--- Begin Collected material ---

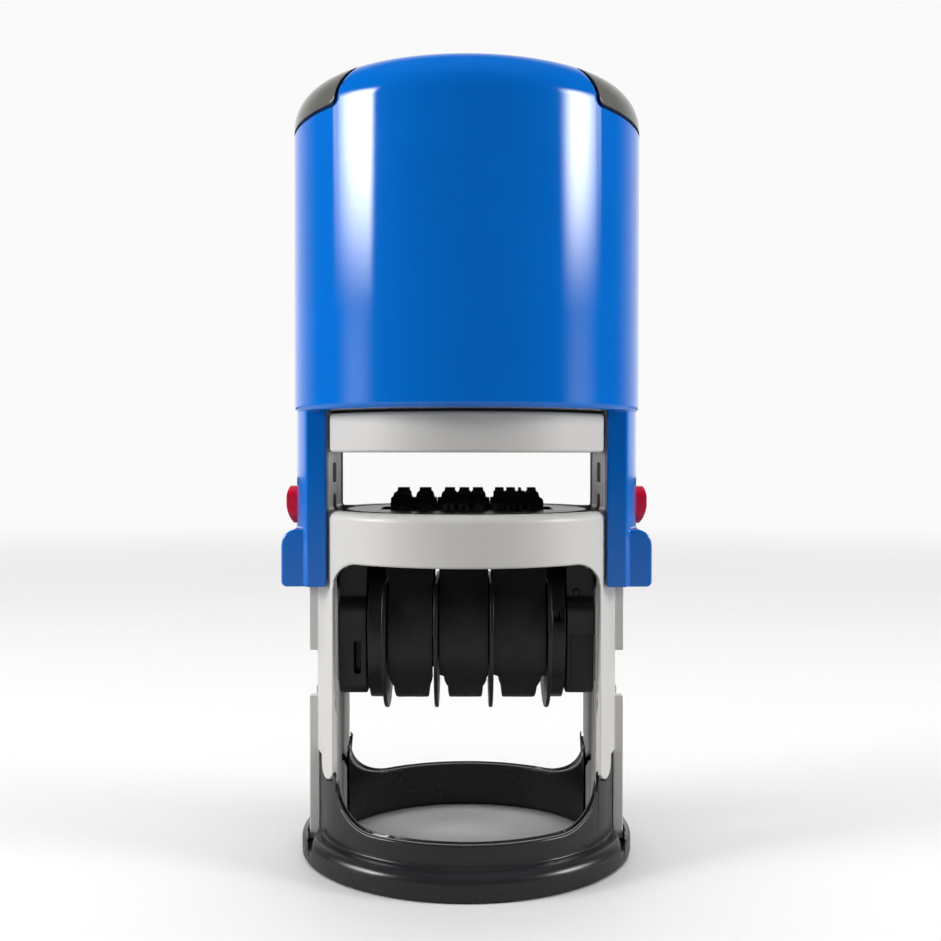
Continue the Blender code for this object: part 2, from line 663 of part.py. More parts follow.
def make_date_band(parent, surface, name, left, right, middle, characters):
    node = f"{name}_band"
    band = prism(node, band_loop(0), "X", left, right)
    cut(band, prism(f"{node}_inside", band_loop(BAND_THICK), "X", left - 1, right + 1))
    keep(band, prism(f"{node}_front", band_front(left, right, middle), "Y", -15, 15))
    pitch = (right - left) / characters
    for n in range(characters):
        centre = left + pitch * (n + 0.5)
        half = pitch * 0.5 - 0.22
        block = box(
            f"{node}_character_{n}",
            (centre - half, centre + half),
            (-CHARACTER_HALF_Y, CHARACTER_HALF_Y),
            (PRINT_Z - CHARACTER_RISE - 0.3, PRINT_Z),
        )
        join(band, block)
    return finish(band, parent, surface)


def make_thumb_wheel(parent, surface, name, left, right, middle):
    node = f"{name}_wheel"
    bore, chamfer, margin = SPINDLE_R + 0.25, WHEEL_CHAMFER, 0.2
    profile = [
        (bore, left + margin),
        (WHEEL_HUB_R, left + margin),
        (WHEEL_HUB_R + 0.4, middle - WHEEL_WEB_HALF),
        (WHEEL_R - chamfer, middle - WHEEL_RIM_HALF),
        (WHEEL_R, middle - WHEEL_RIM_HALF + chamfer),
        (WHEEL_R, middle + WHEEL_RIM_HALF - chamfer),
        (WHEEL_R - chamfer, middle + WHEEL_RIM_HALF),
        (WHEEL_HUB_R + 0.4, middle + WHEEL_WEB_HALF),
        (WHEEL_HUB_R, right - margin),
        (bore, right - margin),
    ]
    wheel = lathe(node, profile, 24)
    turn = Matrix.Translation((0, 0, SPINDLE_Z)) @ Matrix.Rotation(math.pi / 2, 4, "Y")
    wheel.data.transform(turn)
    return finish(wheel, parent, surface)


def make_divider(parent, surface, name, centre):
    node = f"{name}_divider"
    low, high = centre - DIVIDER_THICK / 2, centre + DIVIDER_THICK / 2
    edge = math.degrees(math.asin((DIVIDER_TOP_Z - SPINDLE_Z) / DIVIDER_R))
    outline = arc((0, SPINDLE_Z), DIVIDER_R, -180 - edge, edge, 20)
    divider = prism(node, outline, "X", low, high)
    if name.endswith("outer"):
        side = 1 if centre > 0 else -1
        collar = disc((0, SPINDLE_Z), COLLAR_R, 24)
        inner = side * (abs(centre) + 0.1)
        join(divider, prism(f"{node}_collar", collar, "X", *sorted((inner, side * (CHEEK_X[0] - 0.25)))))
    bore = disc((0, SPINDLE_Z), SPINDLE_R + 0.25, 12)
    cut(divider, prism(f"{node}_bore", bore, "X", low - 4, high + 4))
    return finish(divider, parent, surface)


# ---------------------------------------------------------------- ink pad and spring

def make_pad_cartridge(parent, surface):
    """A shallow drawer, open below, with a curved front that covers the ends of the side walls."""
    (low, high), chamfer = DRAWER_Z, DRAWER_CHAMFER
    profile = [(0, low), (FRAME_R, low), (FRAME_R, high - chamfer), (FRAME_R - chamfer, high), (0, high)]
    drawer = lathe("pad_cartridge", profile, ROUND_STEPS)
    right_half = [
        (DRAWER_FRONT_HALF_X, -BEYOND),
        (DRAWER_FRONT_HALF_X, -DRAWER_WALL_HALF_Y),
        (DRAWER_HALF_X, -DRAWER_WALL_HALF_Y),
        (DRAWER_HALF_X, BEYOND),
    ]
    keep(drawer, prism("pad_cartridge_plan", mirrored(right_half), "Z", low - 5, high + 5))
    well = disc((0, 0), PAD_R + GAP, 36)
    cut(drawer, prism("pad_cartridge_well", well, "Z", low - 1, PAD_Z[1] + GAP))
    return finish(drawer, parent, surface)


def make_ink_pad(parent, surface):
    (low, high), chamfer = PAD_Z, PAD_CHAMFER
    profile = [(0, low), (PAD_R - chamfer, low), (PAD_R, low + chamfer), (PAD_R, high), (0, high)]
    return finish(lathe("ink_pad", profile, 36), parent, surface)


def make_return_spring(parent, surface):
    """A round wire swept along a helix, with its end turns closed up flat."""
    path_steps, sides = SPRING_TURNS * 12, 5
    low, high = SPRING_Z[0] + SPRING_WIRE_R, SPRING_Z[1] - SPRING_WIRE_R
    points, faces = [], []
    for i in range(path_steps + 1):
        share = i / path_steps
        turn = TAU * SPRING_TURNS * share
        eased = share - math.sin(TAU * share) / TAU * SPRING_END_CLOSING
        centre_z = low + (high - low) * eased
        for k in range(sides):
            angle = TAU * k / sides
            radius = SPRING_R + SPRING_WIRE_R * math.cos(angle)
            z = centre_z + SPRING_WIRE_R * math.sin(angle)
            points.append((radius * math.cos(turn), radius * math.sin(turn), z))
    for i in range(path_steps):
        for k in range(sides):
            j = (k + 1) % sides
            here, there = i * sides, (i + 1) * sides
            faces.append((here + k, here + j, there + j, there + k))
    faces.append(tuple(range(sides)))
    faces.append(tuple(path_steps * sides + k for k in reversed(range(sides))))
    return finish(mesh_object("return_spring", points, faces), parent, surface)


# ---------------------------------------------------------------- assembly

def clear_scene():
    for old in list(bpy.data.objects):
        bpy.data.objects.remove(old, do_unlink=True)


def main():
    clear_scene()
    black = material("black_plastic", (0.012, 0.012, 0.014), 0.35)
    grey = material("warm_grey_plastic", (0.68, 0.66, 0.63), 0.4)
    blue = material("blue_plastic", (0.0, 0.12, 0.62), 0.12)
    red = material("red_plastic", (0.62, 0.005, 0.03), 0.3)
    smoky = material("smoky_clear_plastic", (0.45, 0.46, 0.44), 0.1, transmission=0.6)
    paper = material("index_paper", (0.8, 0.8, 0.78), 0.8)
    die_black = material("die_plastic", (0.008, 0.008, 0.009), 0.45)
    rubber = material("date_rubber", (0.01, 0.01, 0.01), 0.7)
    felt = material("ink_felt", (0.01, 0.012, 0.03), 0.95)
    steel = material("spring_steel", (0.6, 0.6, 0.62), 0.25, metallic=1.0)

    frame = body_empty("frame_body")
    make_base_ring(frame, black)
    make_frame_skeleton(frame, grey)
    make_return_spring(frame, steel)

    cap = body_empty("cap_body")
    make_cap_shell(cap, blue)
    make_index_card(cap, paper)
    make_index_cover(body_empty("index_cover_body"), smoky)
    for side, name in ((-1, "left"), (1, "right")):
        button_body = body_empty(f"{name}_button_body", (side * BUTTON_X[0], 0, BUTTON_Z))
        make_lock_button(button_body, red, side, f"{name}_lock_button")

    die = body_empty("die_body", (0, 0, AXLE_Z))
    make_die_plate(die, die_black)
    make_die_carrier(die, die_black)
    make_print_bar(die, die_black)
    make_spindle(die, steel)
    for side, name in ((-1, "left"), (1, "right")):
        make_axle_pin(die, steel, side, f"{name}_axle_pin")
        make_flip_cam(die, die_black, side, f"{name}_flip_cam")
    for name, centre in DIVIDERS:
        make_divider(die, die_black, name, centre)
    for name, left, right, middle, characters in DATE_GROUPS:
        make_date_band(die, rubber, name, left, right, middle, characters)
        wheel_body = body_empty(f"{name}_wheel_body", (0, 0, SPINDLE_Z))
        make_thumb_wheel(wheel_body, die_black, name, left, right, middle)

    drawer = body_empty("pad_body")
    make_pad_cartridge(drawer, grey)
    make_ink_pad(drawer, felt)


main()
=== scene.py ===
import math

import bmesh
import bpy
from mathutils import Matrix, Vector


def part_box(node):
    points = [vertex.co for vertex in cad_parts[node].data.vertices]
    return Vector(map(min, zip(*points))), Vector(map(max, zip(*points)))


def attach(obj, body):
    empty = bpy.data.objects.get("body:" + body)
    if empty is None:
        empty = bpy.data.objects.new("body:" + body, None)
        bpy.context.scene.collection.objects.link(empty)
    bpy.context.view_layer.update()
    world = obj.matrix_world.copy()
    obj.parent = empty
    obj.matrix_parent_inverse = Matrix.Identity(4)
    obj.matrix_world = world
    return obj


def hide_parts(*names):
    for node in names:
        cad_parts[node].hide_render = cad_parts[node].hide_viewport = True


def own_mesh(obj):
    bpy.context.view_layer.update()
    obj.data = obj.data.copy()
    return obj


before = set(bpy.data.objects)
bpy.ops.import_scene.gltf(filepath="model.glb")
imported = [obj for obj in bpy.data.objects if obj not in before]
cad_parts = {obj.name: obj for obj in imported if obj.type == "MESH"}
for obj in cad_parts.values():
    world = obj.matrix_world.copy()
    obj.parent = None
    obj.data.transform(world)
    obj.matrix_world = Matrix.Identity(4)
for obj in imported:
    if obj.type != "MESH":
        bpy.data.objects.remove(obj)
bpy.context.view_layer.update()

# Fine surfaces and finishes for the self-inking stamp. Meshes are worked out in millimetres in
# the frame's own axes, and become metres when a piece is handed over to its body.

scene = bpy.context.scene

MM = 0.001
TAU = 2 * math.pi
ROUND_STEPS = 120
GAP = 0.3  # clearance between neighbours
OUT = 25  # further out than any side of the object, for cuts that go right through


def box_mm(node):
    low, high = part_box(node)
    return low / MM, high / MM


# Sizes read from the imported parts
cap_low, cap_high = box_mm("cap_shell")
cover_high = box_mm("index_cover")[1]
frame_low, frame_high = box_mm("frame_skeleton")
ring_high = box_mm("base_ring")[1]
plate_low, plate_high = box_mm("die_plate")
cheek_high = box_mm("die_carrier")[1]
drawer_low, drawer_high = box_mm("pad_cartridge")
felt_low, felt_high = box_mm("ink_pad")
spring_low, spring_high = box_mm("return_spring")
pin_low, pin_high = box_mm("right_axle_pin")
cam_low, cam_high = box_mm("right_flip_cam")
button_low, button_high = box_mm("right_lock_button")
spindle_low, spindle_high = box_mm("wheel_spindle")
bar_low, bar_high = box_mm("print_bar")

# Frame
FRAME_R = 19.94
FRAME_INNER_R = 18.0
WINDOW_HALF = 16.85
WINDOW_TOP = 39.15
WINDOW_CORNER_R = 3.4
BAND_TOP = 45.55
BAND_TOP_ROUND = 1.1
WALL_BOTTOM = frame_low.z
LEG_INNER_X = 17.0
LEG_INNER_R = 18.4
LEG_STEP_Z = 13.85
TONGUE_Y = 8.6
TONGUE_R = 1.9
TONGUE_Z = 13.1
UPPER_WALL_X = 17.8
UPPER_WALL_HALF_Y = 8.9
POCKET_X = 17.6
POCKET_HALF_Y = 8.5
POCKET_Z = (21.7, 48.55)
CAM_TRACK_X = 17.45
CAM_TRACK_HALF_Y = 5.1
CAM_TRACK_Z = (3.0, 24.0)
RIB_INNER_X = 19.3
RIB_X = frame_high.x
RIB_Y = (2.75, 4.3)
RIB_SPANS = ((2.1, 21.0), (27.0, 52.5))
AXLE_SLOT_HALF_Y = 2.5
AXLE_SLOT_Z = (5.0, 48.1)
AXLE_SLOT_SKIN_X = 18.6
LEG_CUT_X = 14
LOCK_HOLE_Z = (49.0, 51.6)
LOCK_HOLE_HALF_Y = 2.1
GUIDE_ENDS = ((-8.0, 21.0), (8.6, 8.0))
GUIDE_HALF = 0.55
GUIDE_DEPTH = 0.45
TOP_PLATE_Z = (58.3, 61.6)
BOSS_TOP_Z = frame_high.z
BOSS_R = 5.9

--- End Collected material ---

#### What you have to do
Copy out each line that contains the word "points".

#### Solution to this exercise
    points, faces = [], []
            points.append((radius * math.cos(turn), radius * math.sin(turn), z))
    return finish(mesh_object("return_spring", points, faces), parent, surface)
    points = [vertex.co for vertex in cad_parts[node].data.vertices]
    return Vector(map(min, zip(*points))), Vector(map(max, zip(*points)))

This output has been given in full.